- _OBJECTIVE_
Exactly the lines from the line with "door_contact();" to the line with "bpy.data.objects.remove(obj)" should be extracted, both included, with no other lines.
::::
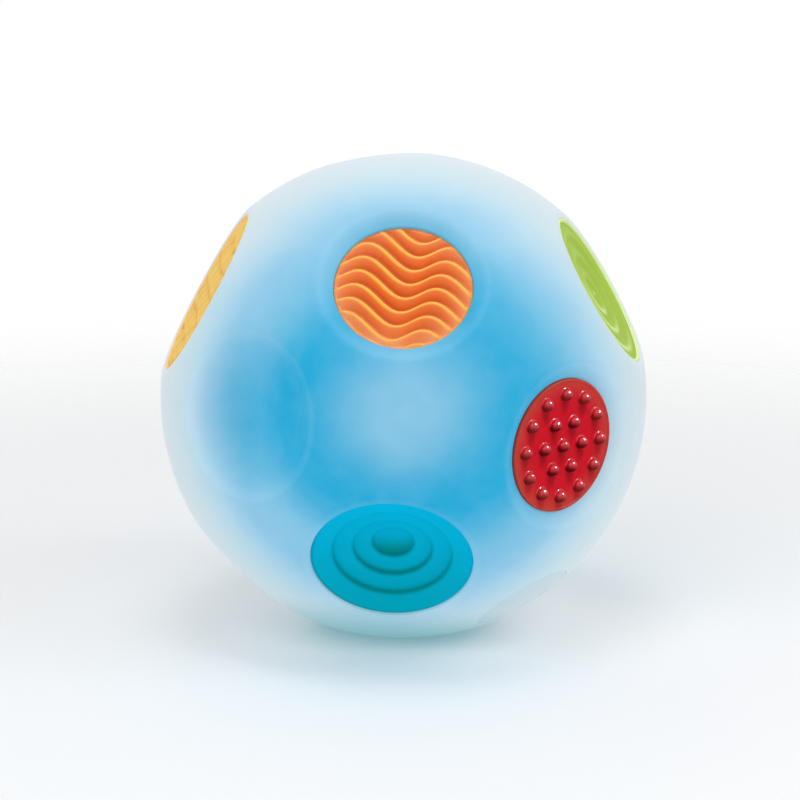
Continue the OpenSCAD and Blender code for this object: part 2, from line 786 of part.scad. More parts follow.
module switch_slider() {
    rest_y = switch_travel / 2;
    color([0.20, 0.45, 0.75])
        translate([switch_x, rest_y, 0]) {
            difference() {
                translate([-knob_w / 2, -knob_l / 2, door_z])
                    cube([knob_w, knob_l, switch_z - door_z - fit_gap]);
                for (k = [-1:1])
                    translate([-knob_w, k * knob_l / 4 - knob_groove / 2, 0])
                        cube([2 * knob_w, knob_groove, door_z + knob_groove]);
            }
            translate([-stem_w / 2, -stem_l / 2, switch_z - fit_gap])
                cube([stem_w, stem_l, stem_h]);
        }
}

module switch_body() {
    slot_w = stem_w + 2 * fit_gap;
    slot_l = stem_l + switch_travel + 2 * fit_gap;
    color([0.72, 0.74, 0.76])
        difference() {
            translate([switch_x - switch_w / 2, -switch_l / 2, switch_z])
                cube([switch_w, switch_l, switch_h]);
            translate([switch_x - slot_w / 2, -slot_l / 2, switch_z - over])
                cube([slot_w, slot_l, stem_h + over]);
        }
}

module switch_leads() {
    color([0.75, 0.15, 0.15])
        for (side = [-1, 1])
            translate([switch_x, side * lead_side, switch_z + switch_h])
                cylinder(r = lead_r, h = tube_top - switch_z - switch_h, $fn = 24);
}

module circuit_board() {
    color([0.15, 0.45, 0.30])
        difference() {
            translate([0, 0, tube_top]) cylinder(r = board_r, h = board_t, $fn = 96);
            for (side = [-1, 1])
                translate([0, side * board_screw_at, tube_top - over])
                    cylinder(r = shank_r + head_room, h = board_t + 2 * over, $fn = 24);
        }
}

// Lamp that shines sideways: side -1 to the front, +1 to the back
module lamp(side) {
    color([0.75, 0.90, 1.0])
        translate([0, side * lamp_at, board_top]) {
            translate([-lamp_w / 2, side > 0 ? 0 : -lamp_d, 0]) cube([lamp_w, lamp_d, lamp_h]);
            translate([0, side * lamp_d, lamp_h / 2]) sphere(r = lens_r, $fn = 32);
        }
}

module led_front() { lamp(-1); }
module led_back() { lamp(1); }

module control_chip() {
    color([0.12, 0.12, 0.13])
        translate([-chip_w / 2, -chip_w / 2, board_top]) cube([chip_w, chip_w, chip_h]);
}

module motion_switch() {
    color([0.78, 0.70, 0.40])
        translate([motion_at, 0, board_top]) cylinder(r = motion_r, h = motion_h, $fn = 32);
}

module light_dome() {
    color([0.92, 0.96, 1.0])
        translate([0, 0, board_top])
            difference() {
                union() {
                    cylinder(r = board_r, h = dome_flange_t, $fn = 96);
                    cylinder(r = dome_r, h = dome_straight, $fn = 96);
                    translate([0, 0, dome_straight]) sphere(r = dome_r, $fn = 96);
                }
                translate([0, 0, -over]) cylinder(r = dome_r - dome_wall, h = dome_straight + over, $fn = 96);
                translate([0, 0, dome_straight]) sphere(r = dome_r - dome_wall, $fn = 96);
                translate([-ball_r, -ball_r, -2 * ball_r]) cube([2 * ball_r, 2 * ball_r, 2 * ball_r]);
                for (side = [-1, 1])
                    translate([0, side * board_screw_at, -over])
                        cylinder(r = shank_r + head_room, h = dome_flange_t + 2 * over, $fn = 24);
            }
}

module board_screws() {
    color([0.70, 0.71, 0.73])
        for (side = [-1, 1])
            translate([0, side * board_screw_at, board_top + dome_flange_t + head_t])
                mirror([0, 0, 1]) screw(board_shank_l + head_t);
}

ball_skin();
wave_insert();
nub_insert();
step_insert();
facet_insert();
ring_insert();
back_nub_insert();
back_ring_insert();
back_step_insert();
round_cap();
base_cup();
battery_door();
door_contact();
door_screw_front();
door_screw_back();
switch_slider();
switch_body();
switch_leads();
battery_cell(0);  // battery_cell_1
battery_cell(1);  // battery_cell_2
battery_cell(2);  // battery_cell_3
top_contact();
circuit_board();
led_front();
led_back();
control_chip();
motion_switch();
light_dome();
board_screws();
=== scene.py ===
"""Looks of a light-up sensory ball: a milky skin that glows from inside, dished seats and rubber discs.

Everything is in metres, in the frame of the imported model: +Z is up, the wave disc faces -Y, and the ball
stands on z = 0. Each class below is a sub-assembly of the ball or one of its finishes. Surfaces are numpy
grids of points.
"""

import logging
import math
from dataclasses import dataclass, field
from enum import Enum
from typing import Any, Callable, ClassVar, Optional, Sequence

import bpy
import numpy as np
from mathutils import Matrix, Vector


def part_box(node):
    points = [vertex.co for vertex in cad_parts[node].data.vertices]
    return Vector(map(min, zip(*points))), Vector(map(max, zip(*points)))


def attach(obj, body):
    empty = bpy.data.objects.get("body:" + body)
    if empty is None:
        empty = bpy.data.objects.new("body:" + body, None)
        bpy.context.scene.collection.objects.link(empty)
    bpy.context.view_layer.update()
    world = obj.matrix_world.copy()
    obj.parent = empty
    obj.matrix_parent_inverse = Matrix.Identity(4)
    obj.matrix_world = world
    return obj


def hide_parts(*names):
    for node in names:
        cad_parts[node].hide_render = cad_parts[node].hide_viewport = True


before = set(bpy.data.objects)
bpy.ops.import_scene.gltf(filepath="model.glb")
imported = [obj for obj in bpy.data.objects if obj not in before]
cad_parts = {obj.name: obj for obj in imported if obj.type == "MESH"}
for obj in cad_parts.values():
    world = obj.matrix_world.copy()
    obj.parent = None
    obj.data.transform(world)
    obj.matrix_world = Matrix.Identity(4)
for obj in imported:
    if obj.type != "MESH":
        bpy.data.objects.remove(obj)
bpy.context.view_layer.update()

LOG = logging.getLogger("sensory_ball")
MM = 0.001
Triple = tuple[float, float, float]
Colour = tuple[float, float, float]
Span = tuple[float, float]
LEFT: Triple = (-1.0, 0.0, 0.0)
UP: Triple = (0.0, 0.0, 1.0)
BLACK: Colour = (0.0, 0.0, 0.0)
WHITE: Colour = (1.0, 1.0, 1.0)


def tint(red: int, green: int, blue: int) -> Colour:
    """Linear colour of a screen colour whose three parts run from 0 to 255, by the sRGB curve.

    Args:
        red: Red part.
        green: Green part.
        blue: Blue part.

    Returns:
        The three linear parts, from 0 to 1.
    """
    parts = [part / 255 for part in (red, green, blue)]
    return tuple(p / 12.92 if p <= 0.04045 else ((p + 0.055) / 1.055) ** 2.4 for p in parts)


def dimmed(colour: Colour, share: float) -> Colour:
    """A share of a colour."""
    return tuple(c * share for c in colour)


# Surfaces


def held(values: np.ndarray) -> np.ndarray:
    """The values, held between 0 and 1."""
    return np.clip(values, 0, 1)


def tilted(middle_and_gain: Span, side: np.ndarray) -> np.ndarray:
    """A share with a value at the middle that changes towards one side, held between 0 and 1.

    Args:
        middle_and_gain: The value at the middle, and how much it gains by the side at 1.
        side: How far each point lies to that side.

    Returns:
        The share at each point.
    """
    middle, gain = middle_and_gain
    return held(middle + gain * side)


def once_round(turns: int) -> np.ndarray:
    """Angles once round in equal steps, from 0, in radians."""
    return np.linspace(0, 2 * math.pi, turns, endpoint=False)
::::
- _RESULT_
door_contact();
door_screw_front();
door_screw_back();
switch_slider();
switch_body();
switch_leads();
battery_cell(0);  // battery_cell_1
battery_cell(1);  // battery_cell_2
battery_cell(2);  // battery_cell_3
top_contact();
circuit_board();
led_front();
led_back();
control_chip();
motion_switch();
light_dome();
board_screws();
=== scene.py ===
"""Looks of a light-up sensory ball: a milky skin that glows from inside, dished seats and rubber discs.

Everything is in metres, in the frame of the imported model: +Z is up, the wave disc faces -Y, and the ball
stands on z = 0. Each class below is a sub-assembly of the ball or one of its finishes. Surfaces are numpy
grids of points.
"""

import logging
import math
from dataclasses import dataclass, field
from enum import Enum
from typing import Any, Callable, ClassVar, Optional, Sequence

import bpy
import numpy as np
from mathutils import Matrix, Vector


def part_box(node):
    points = [vertex.co for vertex in cad_parts[node].data.vertices]
    return Vector(map(min, zip(*points))), Vector(map(max, zip(*points)))


def attach(obj, body):
    empty = bpy.data.objects.get("body:" + body)
    if empty is None:
        empty = bpy.data.objects.new("body:" + body, None)
        bpy.context.scene.collection.objects.link(empty)
    bpy.context.view_layer.update()
    world = obj.matrix_world.copy()
    obj.parent = empty
    obj.matrix_parent_inverse = Matrix.Identity(4)
    obj.matrix_world = world
    return obj


def hide_parts(*names):
    for node in names:
        cad_parts[node].hide_render = cad_parts[node].hide_viewport = True


before = set(bpy.data.objects)
bpy.ops.import_scene.gltf(filepath="model.glb")
imported = [obj for obj in bpy.data.objects if obj not in before]
cad_parts = {obj.name: obj for obj in imported if obj.type == "MESH"}
for obj in cad_parts.values():
    world = obj.matrix_world.copy()
    obj.parent = None
    obj.data.transform(world)
    obj.matrix_world = Matrix.Identity(4)
for obj in imported:
    if obj.type != "MESH":
        bpy.data.objects.remove(obj)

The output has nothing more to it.